>>>>>
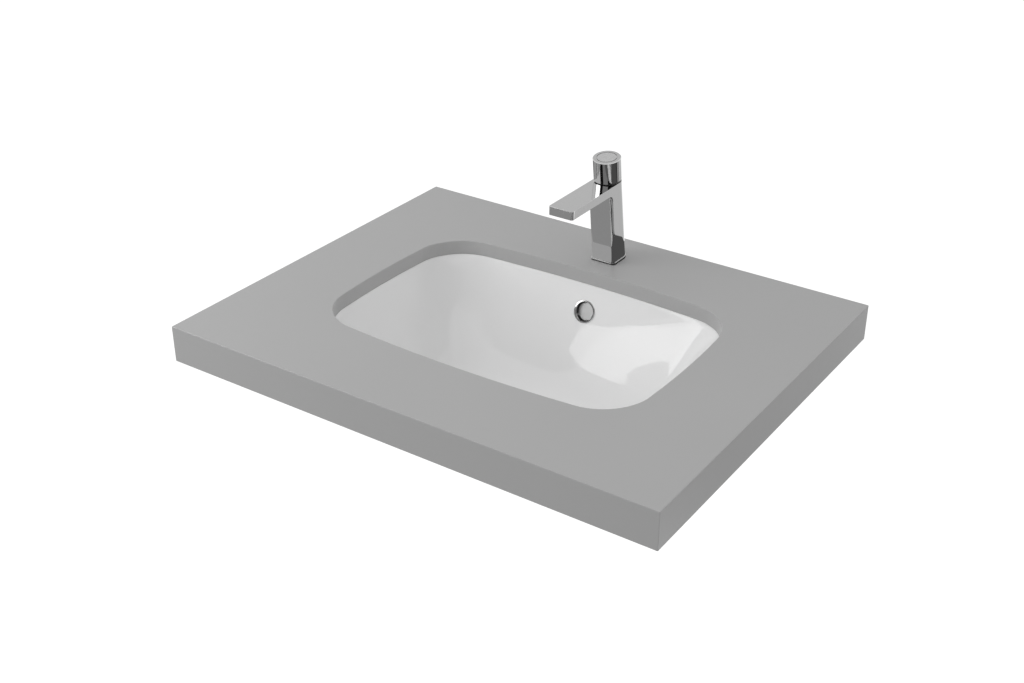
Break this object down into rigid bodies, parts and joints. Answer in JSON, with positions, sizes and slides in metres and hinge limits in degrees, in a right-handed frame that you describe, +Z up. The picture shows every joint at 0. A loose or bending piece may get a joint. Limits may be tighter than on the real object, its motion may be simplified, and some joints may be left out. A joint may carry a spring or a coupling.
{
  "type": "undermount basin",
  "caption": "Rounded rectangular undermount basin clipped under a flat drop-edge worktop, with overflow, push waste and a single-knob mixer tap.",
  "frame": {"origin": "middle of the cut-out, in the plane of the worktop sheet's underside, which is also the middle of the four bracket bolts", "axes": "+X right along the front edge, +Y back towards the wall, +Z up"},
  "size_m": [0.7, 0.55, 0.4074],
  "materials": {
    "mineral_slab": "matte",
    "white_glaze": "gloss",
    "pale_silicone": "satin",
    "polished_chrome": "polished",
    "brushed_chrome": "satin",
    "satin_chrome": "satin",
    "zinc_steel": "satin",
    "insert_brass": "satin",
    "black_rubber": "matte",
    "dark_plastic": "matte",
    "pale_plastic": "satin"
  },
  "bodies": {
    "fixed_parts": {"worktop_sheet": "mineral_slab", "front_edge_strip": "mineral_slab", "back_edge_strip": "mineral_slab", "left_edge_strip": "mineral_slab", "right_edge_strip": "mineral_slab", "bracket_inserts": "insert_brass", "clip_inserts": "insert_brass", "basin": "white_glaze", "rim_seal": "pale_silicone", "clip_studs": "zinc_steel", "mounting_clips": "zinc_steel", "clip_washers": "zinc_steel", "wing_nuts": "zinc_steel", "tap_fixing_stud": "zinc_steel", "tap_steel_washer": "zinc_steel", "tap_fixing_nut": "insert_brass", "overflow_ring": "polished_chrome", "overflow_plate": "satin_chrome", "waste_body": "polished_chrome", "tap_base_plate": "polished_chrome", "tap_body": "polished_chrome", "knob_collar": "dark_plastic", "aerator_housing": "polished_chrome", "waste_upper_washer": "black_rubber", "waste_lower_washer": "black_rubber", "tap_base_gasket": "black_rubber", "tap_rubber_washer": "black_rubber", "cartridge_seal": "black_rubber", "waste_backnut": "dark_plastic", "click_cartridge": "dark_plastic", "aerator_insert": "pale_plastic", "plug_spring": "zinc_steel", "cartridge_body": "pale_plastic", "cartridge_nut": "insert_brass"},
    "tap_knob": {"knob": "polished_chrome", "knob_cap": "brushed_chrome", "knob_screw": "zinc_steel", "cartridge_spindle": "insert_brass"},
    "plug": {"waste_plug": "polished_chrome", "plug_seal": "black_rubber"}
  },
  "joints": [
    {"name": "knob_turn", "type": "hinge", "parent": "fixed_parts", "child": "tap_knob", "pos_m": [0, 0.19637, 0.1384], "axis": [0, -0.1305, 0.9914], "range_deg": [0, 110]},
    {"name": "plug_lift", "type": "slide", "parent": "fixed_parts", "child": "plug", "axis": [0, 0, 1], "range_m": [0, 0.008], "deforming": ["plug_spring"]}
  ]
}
<<<<<
* GIVEN EXERCISE *
Reproduce the listing shown above in its entirety, exactly.

* SOLUTION FOR THIS PROBLEM *
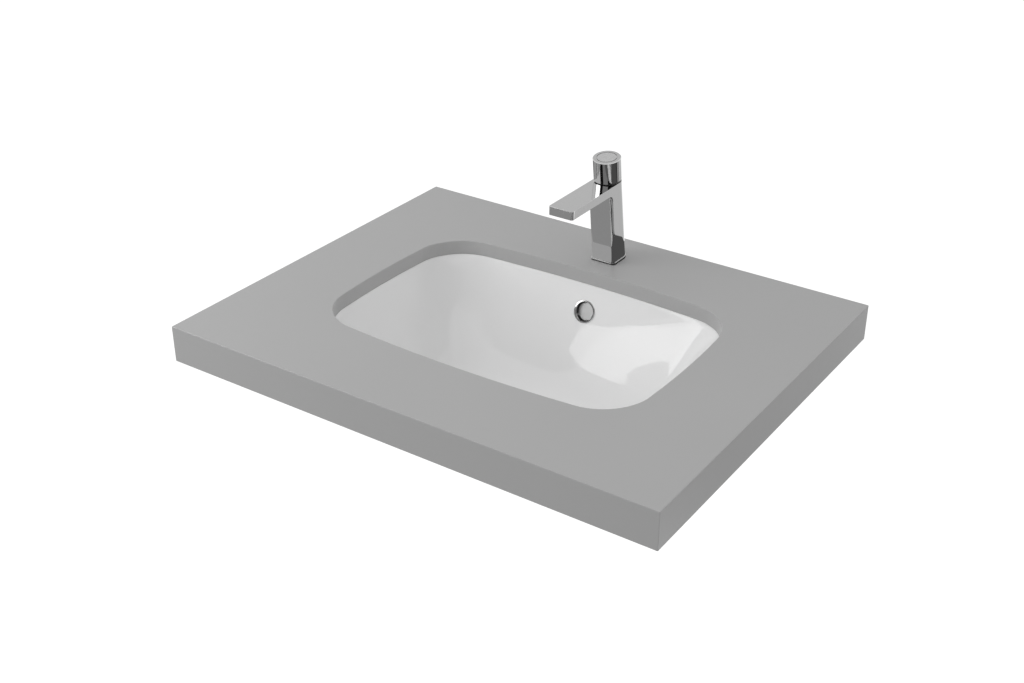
Break this object down into rigid bodies, parts and joints. Answer in JSON, with positions, sizes and slides in metres and hinge limits in degrees, in a right-handed frame that you describe, +Z up. The picture shows every joint at 0. A loose or bending piece may get a joint. Limits may be tighter than on the real object, its motion may be simplified, and some joints may be left out. A joint may carry a spring or a coupling.
{
  "type": "undermount basin",
  "caption": "Rounded rectangular undermount basin clipped under a flat drop-edge worktop, with overflow, push waste and a single-knob mixer tap.",
  "frame": {"origin": "middle of the cut-out, in the plane of the worktop sheet's underside, which is also the middle of the four bracket bolts", "axes": "+X right along the front edge, +Y back towards the wall, +Z up"},
  "size_m": [0.7, 0.55, 0.4074],
  "materials": {
    "mineral_slab": "matte",
    "white_glaze": "gloss",
    "pale_silicone": "satin",
    "polished_chrome": "polished",
    "brushed_chrome": "satin",
    "satin_chrome": "satin",
    "zinc_steel": "satin",
    "insert_brass": "satin",
    "black_rubber": "matte",
    "dark_plastic": "matte",
    "pale_plastic": "satin"
  },
  "bodies": {
    "fixed_parts": {"worktop_sheet": "mineral_slab", "front_edge_strip": "mineral_slab", "back_edge_strip": "mineral_slab", "left_edge_strip": "mineral_slab", "right_edge_strip": "mineral_slab", "bracket_inserts": "insert_brass", "clip_inserts": "insert_brass", "basin": "white_glaze", "rim_seal": "pale_silicone", "clip_studs": "zinc_steel", "mounting_clips": "zinc_steel", "clip_washers": "zinc_steel", "wing_nuts": "zinc_steel", "tap_fixing_stud": "zinc_steel", "tap_steel_washer": "zinc_steel", "tap_fixing_nut": "insert_brass", "overflow_ring": "polished_chrome", "overflow_plate": "satin_chrome", "waste_body": "polished_chrome", "tap_base_plate": "polished_chrome", "tap_body": "polished_chrome", "knob_collar": "dark_plastic", "aerator_housing": "polished_chrome", "waste_upper_washer": "black_rubber", "waste_lower_washer": "black_rubber", "tap_base_gasket": "black_rubber", "tap_rubber_washer": "black_rubber", "cartridge_seal": "black_rubber", "waste_backnut": "dark_plastic", "click_cartridge": "dark_plastic", "aerator_insert": "pale_plastic", "plug_spring": "zinc_steel", "cartridge_body": "pale_plastic", "cartridge_nut": "insert_brass"},
    "tap_knob": {"knob": "polished_chrome", "knob_cap": "brushed_chrome", "knob_screw": "zinc_steel", "cartridge_spindle": "insert_brass"},
    "plug": {"waste_plug": "polished_chrome", "plug_seal": "black_rubber"}
  },
  "joints": [
    {"name": "knob_turn", "type": "hinge", "parent": "fixed_parts", "child": "tap_knob", "pos_m": [0, 0.19637, 0.1384], "axis": [0, -0.1305, 0.9914], "range_deg": [0, 110]},
    {"name": "plug_lift", "type": "slide", "parent": "fixed_parts", "child": "plug", "axis": [0, 0, 1], "range_m": [0, 0.008], "deforming": ["plug_spring"]}
  ]
}